Exercise description: From the listing below, work out how many lines contain "handed". Reply with that number only.

++++ Provided records

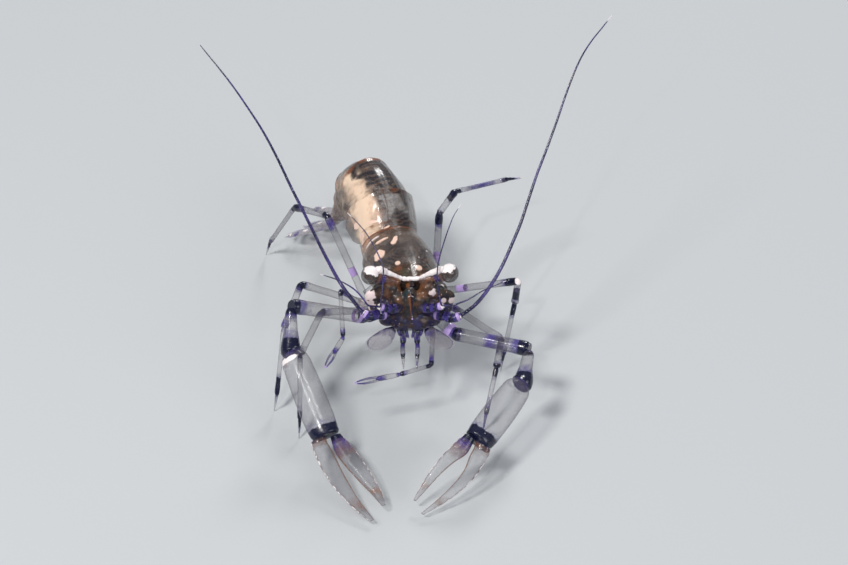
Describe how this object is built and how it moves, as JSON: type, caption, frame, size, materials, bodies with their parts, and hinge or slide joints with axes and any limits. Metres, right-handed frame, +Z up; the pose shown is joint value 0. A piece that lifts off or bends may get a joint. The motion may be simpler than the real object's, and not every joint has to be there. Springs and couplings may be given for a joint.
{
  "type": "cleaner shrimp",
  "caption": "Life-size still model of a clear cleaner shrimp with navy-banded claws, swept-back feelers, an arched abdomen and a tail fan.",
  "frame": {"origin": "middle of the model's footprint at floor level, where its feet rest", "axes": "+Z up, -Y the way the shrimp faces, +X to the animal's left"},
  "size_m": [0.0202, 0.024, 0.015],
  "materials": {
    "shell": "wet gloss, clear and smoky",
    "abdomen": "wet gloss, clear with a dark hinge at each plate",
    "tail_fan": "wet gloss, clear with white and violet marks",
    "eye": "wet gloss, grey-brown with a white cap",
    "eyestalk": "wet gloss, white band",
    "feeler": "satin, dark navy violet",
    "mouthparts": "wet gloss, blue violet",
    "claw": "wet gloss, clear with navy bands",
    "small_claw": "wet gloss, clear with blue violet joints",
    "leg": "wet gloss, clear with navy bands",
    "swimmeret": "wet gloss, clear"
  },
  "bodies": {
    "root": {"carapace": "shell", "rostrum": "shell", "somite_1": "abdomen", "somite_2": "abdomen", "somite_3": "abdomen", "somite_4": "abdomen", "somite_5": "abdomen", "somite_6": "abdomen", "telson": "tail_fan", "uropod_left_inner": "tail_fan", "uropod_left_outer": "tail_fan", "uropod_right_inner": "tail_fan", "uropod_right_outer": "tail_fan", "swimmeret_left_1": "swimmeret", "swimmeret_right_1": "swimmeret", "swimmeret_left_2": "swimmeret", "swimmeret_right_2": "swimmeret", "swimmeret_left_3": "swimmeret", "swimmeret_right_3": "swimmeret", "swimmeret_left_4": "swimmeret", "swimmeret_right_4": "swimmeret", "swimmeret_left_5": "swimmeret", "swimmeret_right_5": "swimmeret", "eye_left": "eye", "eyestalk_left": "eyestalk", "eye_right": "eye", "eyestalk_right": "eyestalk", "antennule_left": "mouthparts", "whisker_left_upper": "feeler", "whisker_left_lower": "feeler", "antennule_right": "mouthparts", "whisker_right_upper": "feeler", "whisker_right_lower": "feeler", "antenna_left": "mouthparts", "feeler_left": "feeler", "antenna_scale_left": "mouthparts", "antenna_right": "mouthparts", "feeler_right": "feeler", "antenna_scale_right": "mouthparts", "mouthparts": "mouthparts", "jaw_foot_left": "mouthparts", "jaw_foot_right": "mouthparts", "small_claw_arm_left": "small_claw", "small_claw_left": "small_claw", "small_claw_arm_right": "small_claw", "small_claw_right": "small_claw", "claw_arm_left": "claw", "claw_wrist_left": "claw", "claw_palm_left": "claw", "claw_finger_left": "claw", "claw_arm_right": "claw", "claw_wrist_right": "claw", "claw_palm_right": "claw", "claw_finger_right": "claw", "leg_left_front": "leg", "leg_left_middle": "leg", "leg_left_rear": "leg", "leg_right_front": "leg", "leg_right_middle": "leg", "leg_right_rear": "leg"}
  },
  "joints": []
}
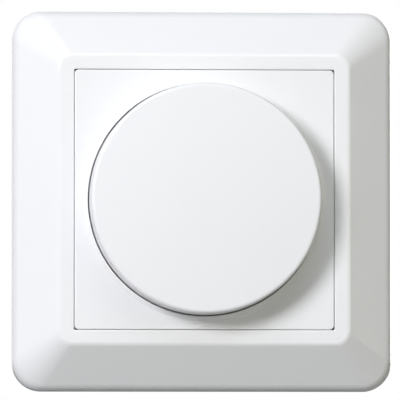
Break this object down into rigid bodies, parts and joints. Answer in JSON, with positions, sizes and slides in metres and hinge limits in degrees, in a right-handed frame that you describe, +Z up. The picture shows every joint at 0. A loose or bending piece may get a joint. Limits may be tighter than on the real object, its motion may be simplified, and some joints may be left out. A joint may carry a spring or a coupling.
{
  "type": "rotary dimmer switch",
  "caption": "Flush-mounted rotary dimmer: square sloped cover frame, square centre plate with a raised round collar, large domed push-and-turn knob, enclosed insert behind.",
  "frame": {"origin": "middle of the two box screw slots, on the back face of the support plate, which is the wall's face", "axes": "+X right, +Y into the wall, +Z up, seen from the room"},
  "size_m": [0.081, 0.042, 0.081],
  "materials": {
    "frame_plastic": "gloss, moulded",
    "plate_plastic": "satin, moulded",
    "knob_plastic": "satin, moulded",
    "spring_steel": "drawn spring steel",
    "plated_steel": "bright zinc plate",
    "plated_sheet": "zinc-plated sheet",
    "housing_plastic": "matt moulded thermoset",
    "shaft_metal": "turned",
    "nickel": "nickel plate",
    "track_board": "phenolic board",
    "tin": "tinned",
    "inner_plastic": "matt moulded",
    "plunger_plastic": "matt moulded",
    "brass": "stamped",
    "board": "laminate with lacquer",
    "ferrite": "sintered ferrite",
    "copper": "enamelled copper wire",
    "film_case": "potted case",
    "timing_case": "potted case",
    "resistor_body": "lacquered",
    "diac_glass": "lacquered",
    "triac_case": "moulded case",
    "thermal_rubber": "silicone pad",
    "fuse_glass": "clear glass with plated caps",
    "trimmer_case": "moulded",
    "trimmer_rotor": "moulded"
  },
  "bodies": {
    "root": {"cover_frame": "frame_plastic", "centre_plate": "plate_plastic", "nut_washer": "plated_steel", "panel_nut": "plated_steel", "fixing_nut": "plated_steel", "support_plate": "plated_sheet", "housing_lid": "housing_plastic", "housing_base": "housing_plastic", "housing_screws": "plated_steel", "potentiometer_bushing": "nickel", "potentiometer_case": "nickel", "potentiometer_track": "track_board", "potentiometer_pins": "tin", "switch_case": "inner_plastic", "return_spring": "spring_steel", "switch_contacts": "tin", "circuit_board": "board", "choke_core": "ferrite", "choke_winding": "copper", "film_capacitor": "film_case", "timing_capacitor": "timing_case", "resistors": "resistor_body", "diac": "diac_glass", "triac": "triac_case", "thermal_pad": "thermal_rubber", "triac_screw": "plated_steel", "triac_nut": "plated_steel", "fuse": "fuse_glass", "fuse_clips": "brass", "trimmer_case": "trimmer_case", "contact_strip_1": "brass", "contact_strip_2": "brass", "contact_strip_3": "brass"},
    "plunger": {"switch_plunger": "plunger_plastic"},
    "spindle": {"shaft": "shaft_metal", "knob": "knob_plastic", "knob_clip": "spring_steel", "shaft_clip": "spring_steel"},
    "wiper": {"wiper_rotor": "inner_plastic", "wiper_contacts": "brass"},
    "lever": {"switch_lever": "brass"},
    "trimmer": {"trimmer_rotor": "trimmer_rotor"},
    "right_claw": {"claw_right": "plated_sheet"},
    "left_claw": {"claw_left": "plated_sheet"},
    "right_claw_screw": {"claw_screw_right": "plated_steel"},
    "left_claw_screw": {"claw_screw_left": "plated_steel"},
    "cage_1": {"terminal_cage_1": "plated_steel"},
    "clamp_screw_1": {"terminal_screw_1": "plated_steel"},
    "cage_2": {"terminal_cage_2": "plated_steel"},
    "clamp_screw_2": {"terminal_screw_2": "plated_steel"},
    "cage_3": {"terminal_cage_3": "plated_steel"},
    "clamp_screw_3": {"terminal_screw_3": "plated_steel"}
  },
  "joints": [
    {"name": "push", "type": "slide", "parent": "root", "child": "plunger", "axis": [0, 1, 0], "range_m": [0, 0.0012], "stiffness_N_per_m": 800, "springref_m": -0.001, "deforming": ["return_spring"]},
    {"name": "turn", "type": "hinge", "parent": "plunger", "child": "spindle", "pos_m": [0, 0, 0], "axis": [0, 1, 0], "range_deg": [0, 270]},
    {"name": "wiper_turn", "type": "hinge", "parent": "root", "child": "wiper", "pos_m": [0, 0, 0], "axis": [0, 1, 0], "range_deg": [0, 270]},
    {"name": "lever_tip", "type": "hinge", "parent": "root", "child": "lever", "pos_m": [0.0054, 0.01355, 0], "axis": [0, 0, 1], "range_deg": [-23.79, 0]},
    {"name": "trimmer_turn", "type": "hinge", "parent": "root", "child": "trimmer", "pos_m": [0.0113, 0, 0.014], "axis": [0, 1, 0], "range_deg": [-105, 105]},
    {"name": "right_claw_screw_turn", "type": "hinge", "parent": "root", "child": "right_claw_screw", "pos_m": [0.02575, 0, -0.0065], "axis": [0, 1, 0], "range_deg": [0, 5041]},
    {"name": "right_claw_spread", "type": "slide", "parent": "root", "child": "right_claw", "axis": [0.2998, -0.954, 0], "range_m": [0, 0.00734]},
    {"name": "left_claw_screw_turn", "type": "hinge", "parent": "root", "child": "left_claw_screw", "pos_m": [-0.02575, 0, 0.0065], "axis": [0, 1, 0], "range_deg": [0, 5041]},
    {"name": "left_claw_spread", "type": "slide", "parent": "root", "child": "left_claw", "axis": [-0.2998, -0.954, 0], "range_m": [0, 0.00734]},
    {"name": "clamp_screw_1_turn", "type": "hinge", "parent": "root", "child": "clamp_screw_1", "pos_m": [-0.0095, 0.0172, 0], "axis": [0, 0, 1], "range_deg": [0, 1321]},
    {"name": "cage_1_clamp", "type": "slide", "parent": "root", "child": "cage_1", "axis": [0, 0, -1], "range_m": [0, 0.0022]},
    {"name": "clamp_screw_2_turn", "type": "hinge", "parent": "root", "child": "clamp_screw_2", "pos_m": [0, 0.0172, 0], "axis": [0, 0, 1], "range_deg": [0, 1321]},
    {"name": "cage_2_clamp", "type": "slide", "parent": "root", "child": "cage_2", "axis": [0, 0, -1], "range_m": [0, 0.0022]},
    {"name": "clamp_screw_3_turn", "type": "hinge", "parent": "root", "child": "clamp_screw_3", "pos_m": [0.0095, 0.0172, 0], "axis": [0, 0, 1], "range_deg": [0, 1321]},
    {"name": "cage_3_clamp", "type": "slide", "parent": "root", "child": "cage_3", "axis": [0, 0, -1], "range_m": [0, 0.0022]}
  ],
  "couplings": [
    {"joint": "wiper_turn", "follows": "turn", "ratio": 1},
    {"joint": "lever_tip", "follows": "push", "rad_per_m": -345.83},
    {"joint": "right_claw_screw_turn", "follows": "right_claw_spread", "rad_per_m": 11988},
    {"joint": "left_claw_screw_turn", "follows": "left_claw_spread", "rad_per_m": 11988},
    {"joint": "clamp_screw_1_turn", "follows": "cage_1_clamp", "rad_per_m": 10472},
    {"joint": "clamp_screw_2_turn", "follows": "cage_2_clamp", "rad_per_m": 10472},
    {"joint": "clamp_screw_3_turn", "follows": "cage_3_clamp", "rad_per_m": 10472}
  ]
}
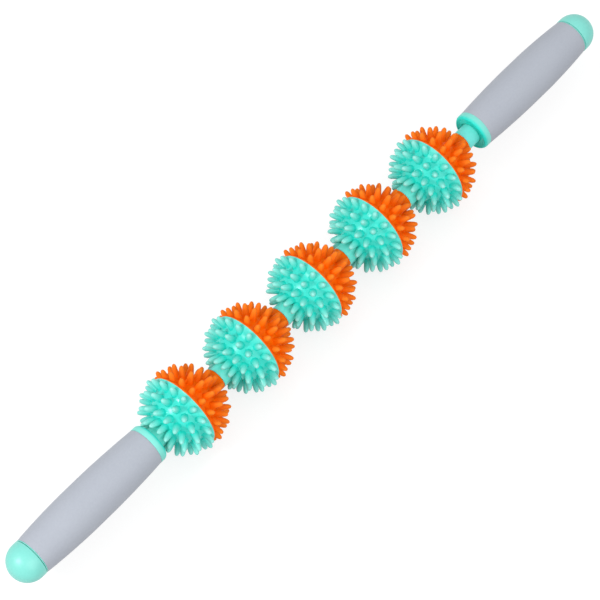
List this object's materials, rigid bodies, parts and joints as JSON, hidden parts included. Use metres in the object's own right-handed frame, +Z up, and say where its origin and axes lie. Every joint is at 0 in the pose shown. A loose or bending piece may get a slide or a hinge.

++++++++

Solution for this problem: 3